→ **Exercise**
Take the lines from the beginning of the data below through the line holding "NOTCH_FRONT_ANGLE = math.radians(10)" and return exactly those.

===============

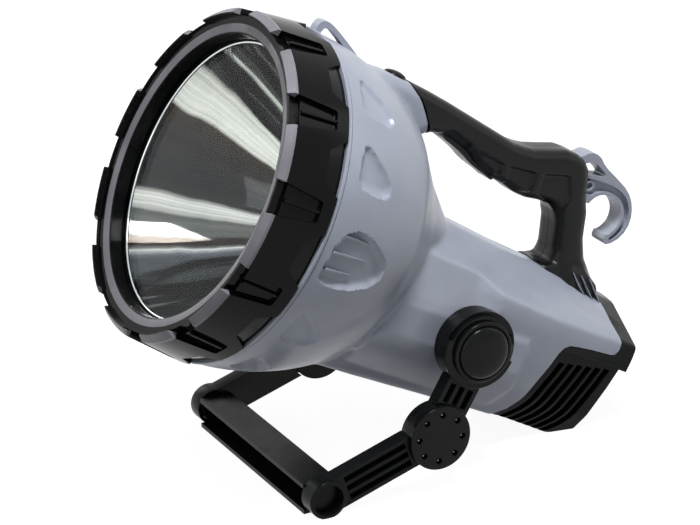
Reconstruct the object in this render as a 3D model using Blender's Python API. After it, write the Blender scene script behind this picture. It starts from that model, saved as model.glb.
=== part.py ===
"""Handheld rechargeable searchlight with a folding stand, at its real size in metres.

Everything is drawn in the beam's own frame: X runs forward along the beam from the back of the
bezel ring, Y to the left and Z up. An empty then pitches that frame up until the stand's foot bar
and the corner of the tail stand on the ground, with the origin under the middle of the foot bar.
"""

import math

import bmesh
import bpy
from mathutils import Matrix, Vector

# Clearances and walls
GAP = 0.0003
RUNNING_GAP = 0.0006
OVERRUN = 0.002
WALL = 0.003
BOWL_WALL = 0.0042
TOUCH = 0.0000005

# Facets round a full turn
ROUND_STEPS = 48
HUB_STEPS = 24
SMALL_STEPS = 12

# Bezel ring
PANEL_COUNT = 12
FIRST_SLOT_ANGLE = math.radians(9.5)
BEZEL_STEP = 0.002
BEZEL_TAPER = 0.005
BEZEL_RIM = 0.0055
BEZEL_DEPTH = 0.044
BEZEL_CHAMFER = 0.003
SLOT_START = 0.009
SLOT_LENGTH = 0.025
SLOT_DEPTH = 0.003
SLOT_REAR_ANGLE = math.radians(7)
SLOT_FRONT_ANGLE = math.radians(12)
GROOVE_WIDTH = 0.0035
GROOVE_DEPTH = 0.007
TOOTH_OVERHANG = 0.0015
SLOT_RIB_ANGLE = math.radians(0.9)
SLOT_RIB_HEIGHT = 0.0017
NOTCH_DEPTH = 0.0013
NOTCH_LENGTH = 0.0115
NOTCH_REAR_ANGLE = math.radians(19)
NOTCH_FRONT_ANGLE = math.radians(10)

# Lens, seal and reflector
MOUTH_FLARE = 0.0113
LIP_THICKNESS = 0.0013
LENS_THICKNESS = 0.003
LENS_OVERLAP = 0.0053
SEAL_THICKNESS = 0.0015
SEAL_WIDTH = 0.004
LENS_REVEAL = 0.0012
HOLDER_SPACE = 0.044
REFLECTOR_WALL = 0.002
REFLECTOR_STEPS = 9
REFLECTOR_COLLAR_LENGTH = 0.011

# Bulb and what holds it
HOLDER_RADIUS = 0.0086
HOLDER_LENGTH = 0.015
HOLDER_FLANGE = 0.004
BULB_BASE_RADIUS = 0.0065
BULB_BASE_LENGTH = 0.008
BULB_GLASS_RADIUS = 0.0052
BULB_GLASS_LENGTH = 0.022
CLIP_WIDTH = 0.009
CLIP_THICKNESS = 0.0012
CLIP_LEG = 0.009

# Head bowl of the casing
BOWL_RADIUS = 0.113
BOWL_LENGTH = 0.136
NECK_STEP = 0.009
NECK_LENGTH = 0.0203
bowl_station_shares = (0, 0.09, 0.19, 0.31, 0.43, 0.54, 0.65, 0.76, 0.85, 0.92, 0.97)

# Barrel of the casing, behind the bowl
BODY_LENGTH = 0.298
BARREL_CROWN = 0.028
BARREL_SHOULDER = 0.012
BARREL_KEEL = 0.080
BARREL_HALF_WIDTH = 0.062
# Each station: its place along the body, then its crown, shoulder, keel and width
barrel_station_shares = (
    (0.20, 1.79, 1.17, 1.05, 1.06),
    (0.336, 1.86, 1.00, 1.04, 1.06),
    (0.41, 1.71, 0.92, 1.025, 1.05),
    (0.463, 1.36, 0.96, 1.02, 1.03),
    (0.517, 1.12, 1.00, 1.01, 1.016),
    (0.628, 1.00, 0.08, 0.995, 1.00),
    (0.775, 0.95, -0.08, 0.98, 0.985),
    (1.0, 0.71, 0.00, 1.00, 0.976),
)

# Dimples and the louvred recess on the sides of the bowl
DIMPLE_SETBACK = 0.027
DIMPLE_LENGTH = 0.028
DIMPLE_WIDTH = 0.026
DIMPLE_DEPTH = 0.0028
dimple_degrees = (28, 54, -30, -57)
LOUVRE_SETBACK = 0.034
LOUVRE_LENGTH = 0.050
LOUVRE_WIDTH = 0.036
LOUVRE_DEPTH = 0.0032
LOUVRE_RIB = 0.0022
LOUVRE_RIB_LENGTH = 0.028
louvre_rib_degrees = (5, -0.5, -6)

# Handle: the grey root on the bowl, then the black grip and its pillar
GRIP_DROP = 0.013
GRIP_HALF_WIDTH = 0.017
GRIP_EDGE = 0.0085
# Side view of root, grip and pillar together, as shares of BODY_LENGTH and GRIP_HEIGHT
handle_outline_shares = (
    (-0.067, 0.880), (-0.087, 1.040), (-0.205, 1.066), (-0.273, 1.062), (-0.342, 1.046),
    (-0.400, 1.028), (-0.460, 1.000), (-0.550, 0.953), (-0.600, 0.959), (-0.645, 0.989),
    (-0.690, 1.024), (-0.738, 1.030), (-0.775, 1.000), (-0.806, 0.945), (-0.832, 0.850),
    (-0.862, 0.730), (-0.880, 0.640), (-0.889, 0.540), (-0.916, 0.410), (-0.960, 0.290),
    (-0.980, 0.220), (-0.980, 0.100), (-0.740, 0.100), (-0.744, 0.265), (-0.770, 0.330),
    (-0.770, 0.400), (-0.752, 0.520), (-0.728, 0.640), (-0.695, 0.628), (-0.660, 0.632),
    (-0.590, 0.668), (-0.530, 0.730), (-0.476, 0.785), (-0.430, 0.815), (-0.400, 0.800),
    (-0.359, 0.777), (-0.319, 0.730), (-0.200, 0.800),
)
# Where the grey root ends and the black grip starts, top and bottom
seam_shares = ((-0.262, 1.150), (-0.3695, 0.650))
# Layers of a rounded slab: out across its half width, and in from its outline by its edge
rounded_layer_shares = ((1.0, 1.0), (0.93, 0.55), (0.75, 0.18), (0.45, 0))

# Trigger, its pin, spring and switch
TRIGGER_HALF_WIDTH = 0.008
TRIGGER_PIN_RADIUS = 0.0015
TRIGGER_PIN_END = 0.0010
trigger_pivot_shares = (-0.411, 0.852)
trigger_outline_shares = (
    (-0.398, 0.805), (-0.430, 0.783), (-0.466, 0.752), (-0.495, 0.712), (-0.525, 0.690),
    (-0.548, 0.676), (-0.567, 0.655), (-0.571, 0.690), (-0.538, 0.742), (-0.470, 0.825),
    (-0.424, 0.882), (-0.400, 0.884),
)
trigger_slot_shares = ((-0.390, 0.650), (-0.390, 0.900), (-0.577, 0.800), (-0.577, 0.550))
SWITCH_LENGTH = 0.0165
SWITCH_HEIGHT = 0.008
SWITCH_HALF_WIDTH = 0.0032
switch_place_shares = (-0.482, 0.900)
SPRING_WIRE = 0.0004
TRIGGER_SPRING_RADIUS = 0.0026
TRIGGER_SPRING_TURNS = 5
trigger_spring_shares = (-0.536, 0.762, 0.908)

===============

→ **Complete response**
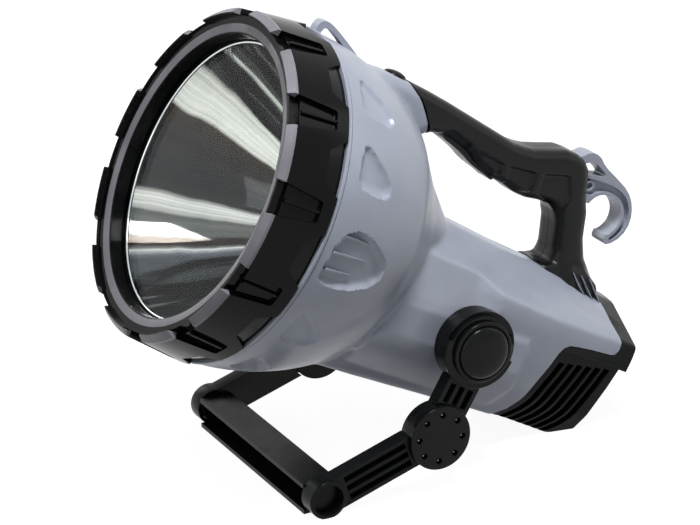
Reconstruct the object in this render as a 3D model using Blender's Python API. After it, write the Blender scene script behind this picture. It starts from that model, saved as model.glb.
=== part.py ===
"""Handheld rechargeable searchlight with a folding stand, at its real size in metres.

Everything is drawn in the beam's own frame: X runs forward along the beam from the back of the
bezel ring, Y to the left and Z up. An empty then pitches that frame up until the stand's foot bar
and the corner of the tail stand on the ground, with the origin under the middle of the foot bar.
"""

import math

import bmesh
import bpy
from mathutils import Matrix, Vector

# Clearances and walls
GAP = 0.0003
RUNNING_GAP = 0.0006
OVERRUN = 0.002
WALL = 0.003
BOWL_WALL = 0.0042
TOUCH = 0.0000005

# Facets round a full turn
ROUND_STEPS = 48
HUB_STEPS = 24
SMALL_STEPS = 12

# Bezel ring
PANEL_COUNT = 12
FIRST_SLOT_ANGLE = math.radians(9.5)
BEZEL_STEP = 0.002
BEZEL_TAPER = 0.005
BEZEL_RIM = 0.0055
BEZEL_DEPTH = 0.044
BEZEL_CHAMFER = 0.003
SLOT_START = 0.009
SLOT_LENGTH = 0.025
SLOT_DEPTH = 0.003
SLOT_REAR_ANGLE = math.radians(7)
SLOT_FRONT_ANGLE = math.radians(12)
GROOVE_WIDTH = 0.0035
GROOVE_DEPTH = 0.007
TOOTH_OVERHANG = 0.0015
SLOT_RIB_ANGLE = math.radians(0.9)
SLOT_RIB_HEIGHT = 0.0017
NOTCH_DEPTH = 0.0013
NOTCH_LENGTH = 0.0115
NOTCH_REAR_ANGLE = math.radians(19)
NOTCH_FRONT_ANGLE = math.radians(10)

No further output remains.